Quando voltaram ao Brasil, eles receberam uma proposta para assumir um restaurante em Londrina. “A proposta caiu do céu porque o setor de alimentação nunca para, mesmo com a crise. O risco é menor”, diz ele.

No entanto, o negócio não impede que Carlos critique o sistema brasileiro. “Aqui, nada funciona. Tem muita burocracia e falta pontualidade. Temos um alvará emperrado porque a imobiliária quer um fiador com renda mensal de pelo menos R$ 15 mil”, diz.

Foto: Marcelo Cabral/G1

Alexandre (dir.) e Adriana Arasaki (centro), junto com marido e mulher: sonhos ficaram para trás.

Ele vai além: “também a qualidade dos funcionários não é a mesma que lá. A gente pode repetir dez vezes: ligue o exaustor quando for fritar para evitar a fumaça, mas não adianta. Sempre fica desligado e enche o restaurante de fumaça”, afirma.

Nova chance

Já Cláudio Massamitsu Akiaha, de Maringá, vê no recente retorno, no final do ano passado, uma nova oportunidade de sucesso. Elei foi para o Japão com 17 anos, voltou em 2001 e tentou abrir um bar. Resultado: fracasso e perda de dinheiro. “Foi uma aventura. Não tinha experiência e preparação nenhuma, aprendi na dor”, reconhece.

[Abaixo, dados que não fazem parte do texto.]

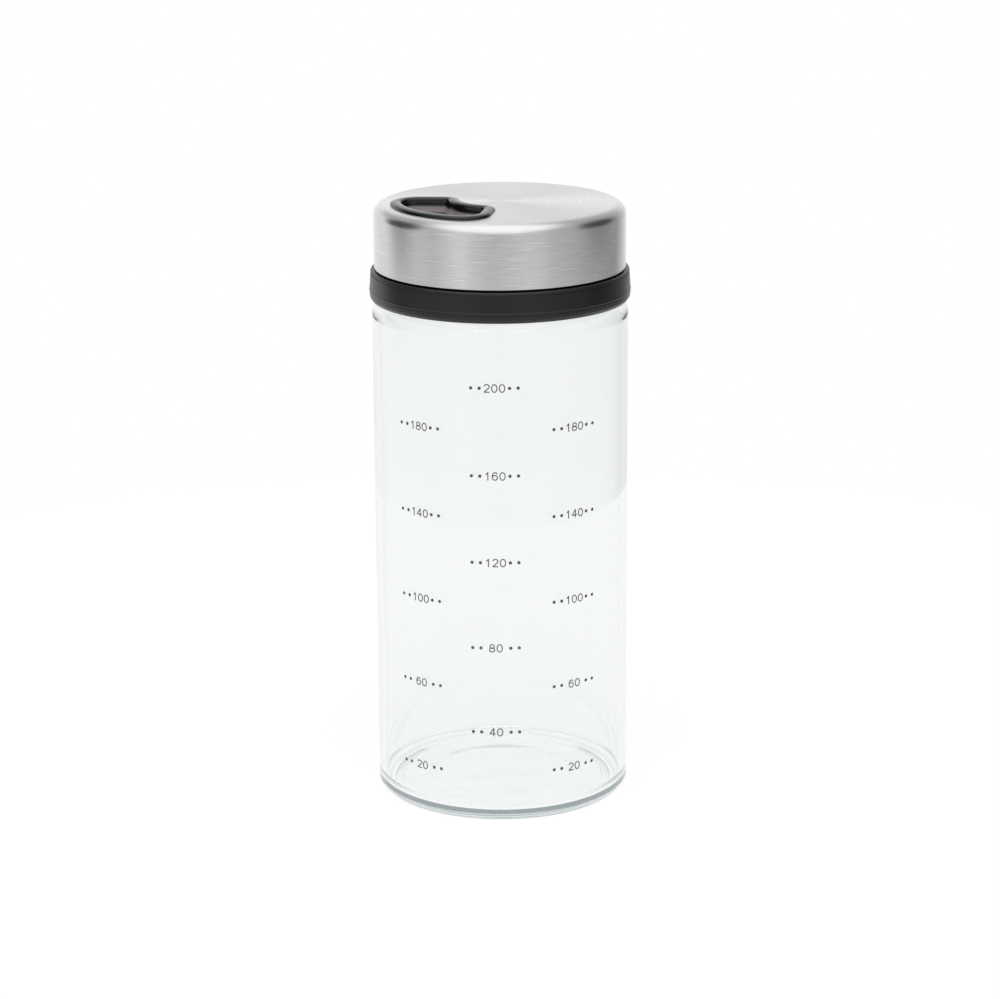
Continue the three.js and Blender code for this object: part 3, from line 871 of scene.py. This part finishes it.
def window_bezel(material):
    """The rim, the wall inside it, the sloping floor and the spout over the pouring opening."""
    rim = [
        on_steel(*point) for point in
        ellipse_arc((0, RIM_STRAIGHT), RIM_HALF_WIDTH, RIM_CROWN, 0, 180, RIM_STEPS)
    ]
    floor_grow = -RIM_HALF_WIDTH - BEZEL_DRAFT
    wall_foot = [
        on_steel(floor_grow + grow, rise - LEDGE_DROP) for grow, rise in
        ellipse_arc(
            (-LEDGE_ROUNDING, LEDGE_ROUNDING), LEDGE_ROUNDING, LEDGE_ROUNDING, 0, -90, CORNER_STEPS)
    ]
    spout_top = steel_top_at(STATION_RADIUS) - LEDGE_DROP - FUNNEL_DROP
    spout_lip = [
        spout_loop(grow, spout_top + rise) for grow, rise in
        ellipse_arc(
            (SPOUT_ROUNDING, -SPOUT_ROUNDING), SPOUT_ROUNDING, SPOUT_ROUNDING, 90, 180, CORNER_STEPS)
    ]
    outer_face = BEZEL_WALL - RIM_HALF_WIDTH
    foot = bezel_low.z
    level = [
        (-RIM_HALF_WIDTH, foot), (BEZEL_LIP_WIDTH, foot),
        (BEZEL_LIP_WIDTH, foot + BEZEL_LIP_THICKNESS), (outer_face, foot + BEZEL_LIP_THICKNESS),
    ]
    loops = [
        on_steel(RIM_HALF_WIDTH, RIM_FOOT_GAP),
        *rim,
        *wall_foot,
        *spout_lip,
        spout_loop(0, foot),
        spout_loop(SPOUT_WALL, foot),
        spout_loop(SPOUT_WALL, spout_top - FUNNEL_THICKNESS),
        on_steel(-RIM_HALF_WIDTH, -LEDGE_DROP - FUNNEL_THICKNESS),
        *[turned_loop(window_outline(grow), height) for grow, height in level],
        on_steel(outer_face, RIM_FOOT_GAP),
    ]
    piece = add_mesh("window_rim", *loops_mesh(loops))
    finish_piece(piece, material, "cover", "window_bezel")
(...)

No novo retorno, mais recente, passou a trabalhar em uma gráfica com o irmão assim que chegou ao país. Ele jura que desta vez o futuro será diferente, pois fez alguns cursos de preparação. Mesmo assim, admite que se tivesse tido mais calma e esperado um pouco antes de iniciar o negócio, poderia “ter evitados alguns errinhos que cometi nesta nova oportunidade”.

Acabou o Japão

Mas nem todos os brasileiros que estão voltando do Japão conseguem retomar a vida logo de cara. Um exemplo é o dentista Alexandre Arasaki, morador de Londrina. Ele foi a terceira pessoa da família a tentar ganhar a vida no país, após a ida ao oriente de suas irmãs Adriana e Andréia.

Foto: Marcelo Cabral/G1

Leila Kikuti e a filha: redução de jornada e salário.

Ele e a mulher traçaram uma lista de objetivos: conseguir um apartamento e dinheiro para um consultório odontológico para ele e um curso de especialização para ela.

Mas as horas que eles trabalhavam na fabricação de microprocessadores foram minguando, e começaram os rumores de corte. No início, eles tentaram ignorar os boatos, pois a empresa onde estavam era até então considerada sólida. “A gente pensou na época: essa empresa não vai cair. Se cair, acabou o Japão”, descreve ele.

Mas os cortes vieram. Alexandre acabou demitido, no início de dezembro. A empresa, que possuía 158 brasileiros, ficou sem nenhum funcionário originário do país.

“O corte tirou o chão da gente. Nós tínhamos sonhos por lá, que tivemos que deixar para trás. Você está no meio do caminho e tem que deixar tudo aquilo”, diz ele. Sem emprego, Alexandre e a esposa retornaram ao Brasil em janeiro, onde buscam novas colocações.

Os irmãos dele também relatam sentir pressões da família pelo sucesso no exterior. “Algumas pessoas da família cobram muito. Não falam diretamente, mas é como se dissessem ‘você vai voltar assim, desempregado? Não é fácil enfrentar essa situação’, explica Adriana.

Quebrando a cara

Quem também ainda está tentando reconstruir a vida no Brasil é Leila Kikuti. No Japão, ela diz que os sinais da crise começaram a se acumular em novembro.

“Primeiro acabaram com as horas extras do meu marido. Depois, a jornada e o salário foram sendo reduzidos, até chegar a três horas por dia. Mas as contas se mantinham no mesmo nível”, diz.

Segundo ela, começou a ficar complicado pensar no próximo mês. “Chegou a um ponto onde não havia mais recursos para o próximo mês. E lá, se não tiver dinheiro, passa fome mesmo”.

O marido finalmente foi dispensado em fevereiro. Com o resto do dinheiro, ela voltou com os dois filhos ao Brasil, onde está na casa dos pais, esperando o retorno do marido e a chance de recomeçar.

Segundo Leila, “muita gente não se preocupou com a possibilidade de uma crise no Japão. Fizeram dívidas, compraram casa, carro, não tinham uma reserva. A gente pensava: ‘imagina que o Japão vai passar por isso’. Quem fez isso, quebrou a cara”.